A microwave spectrometer can be most simply constructed using a source of microwave radiation, an absorption cell into which sample gas can be introduced and a detector such as a superheterodyne receiver. A spectrum can be obtained by sweeping the frequency of the source while detecting the intensity of transmitted radiation. A simple section of waveguide can serve as an absorption cell. An important variation of the technique in which an alternating current is applied across electrodes within the absorption cell results in a modulation of the frequencies of rotational transitions. This is referred to as Stark modulation and allows the use of phase-sensitive detection methods offering improved sensitivity. Absorption spectroscopy allows the study of samples that are thermodynamically stable at room temperature. The first study of the microwave spectrum of a molecule (NH
₃) was performed by Cleeton & Williams in 1934. Subsequent experiments exploited powerful sources of microwaves such as the klystron, many of which were developed for radar during the Second World War. The number of experiments in microwave spectroscopy surged immediately after the war. By 1948, Walter Gordy was able to prepare a review of the results contained in approximately 100 research papers. Commercial versions of microwave absorption spectrometer were developed by Hewlett-Packard in the 1970s and were once widely used for fundamental research. Most research laboratories now exploit either Balle-Flygare or chirped-pulse Fourier transform microwave (FTMW) spectrometers.

Fourier transform microwave (FTMW) spectroscopy

The theoretical framework underpinning FTMW spectroscopy is analogous to that used to describe FT-NMR spectroscopy. The behaviour of the evolving system is described by optical Bloch equations. First, a short (typically 0-3 microsecond duration) microwave pulse is introduced on resonance with a rotational transition. Those molecules that absorb the energy from this pulse are induced to rotate coherently in phase with the incident radiation. De-activation of the polarisation pulse is followed by microwave emission that accompanies decoherence of the molecular ensemble. This free induction decay occurs on a timescale of 1-100 microseconds depending on instrument settings. Following pioneering work by Dicke and co-workers in the 1950s, the first FTMW spectrometer was constructed by Ekkers and Flygare in 1975.

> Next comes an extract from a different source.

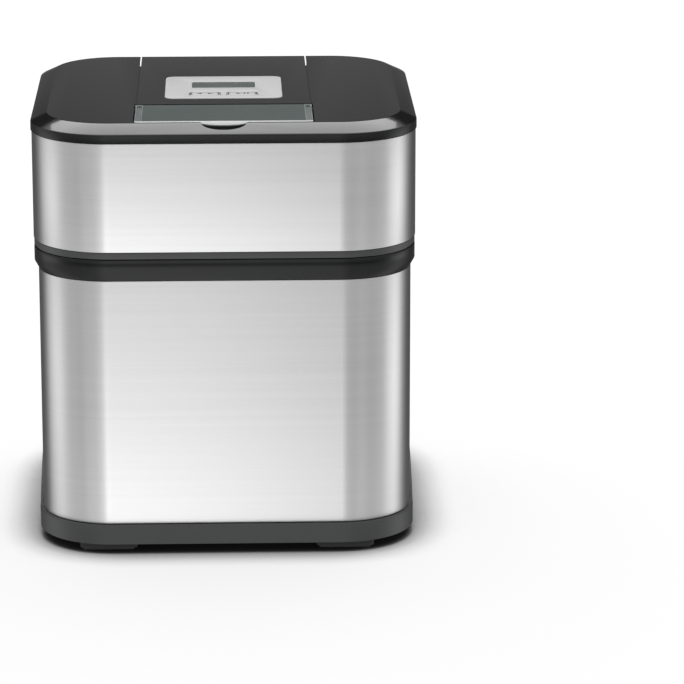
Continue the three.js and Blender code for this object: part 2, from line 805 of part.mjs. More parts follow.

Balle–Flygare FTMW spectrometer

Balle, Campbell, Keenan and Flygare demonstrated that the FTMW technique can be applied within a "free space cell" comprising an evacuated chamber containing a Fabry-Perot cavity. This technique allows a sample to be probed only milliseconds after it undergoes rapid cooling to only a few kelvins in the throat of an expanding gas jet. This was a revolutionary development because (i) cooling molecules to low temperatures concentrates the available population in the lowest rotational energy levels. Coupled with benefits conferred by the use of a Fabry-Perot cavity, this brought a great enhancement in the sensitivity and resolution of spectrometers along with a reduction in the complexity of observed spectra; (ii) it became possible to isolate and study molecules that are very weakly bound because there is insufficient energy available for them to undergo fragmentation or chemical reaction at such low temperatures. William Klemperer was a pioneer in using this instrument for the exploration of weakly bound interactions. While the Fabry-Perot cavity of a Balle-Flygare FTMW spectrometer can typically be tuned into resonance at any frequency between 6 and 18 GHz, the bandwidth of individual measurements is restricted to about 1 MHz. An animation illustrates the operation of this instrument which is currently the most widely used tool for microwave spectroscopy.

Chirped-Pulse FTMW spectrometer

Noting that digitisers and related electronics technology had significantly progressed since the inception of FTMW spectroscopy, B.H. Pate at the University of Virginia designed a spectrometer which retains many advantages of the Balle-Flygare FT-MW spectrometer while innovating in (i) the use of a high speed (>4 GS/s) arbitrary waveform generator to generate a "chirped" microwave polarisation pulse that sweeps up to 12 GHz in frequency in less than a microsecond and (ii) the use of a high speed (>40 GS/s) oscilloscope to digitise and Fourier transform the molecular free induction decay. The result is an instrument that allows the study of weakly bound molecules but which is able to exploit a measurement bandwidth (12 GHz) that is greatly enhanced compared with the Balle-Flygare FTMW spectrometer. Modified versions of the original CP-FTMW spectrometer have been constructed by a number of groups in the United States, Canada and Europe. The instrument offers a broadband capability that is highly complementary to the high sensitivity and resolution offered by the Balle-Flygare design.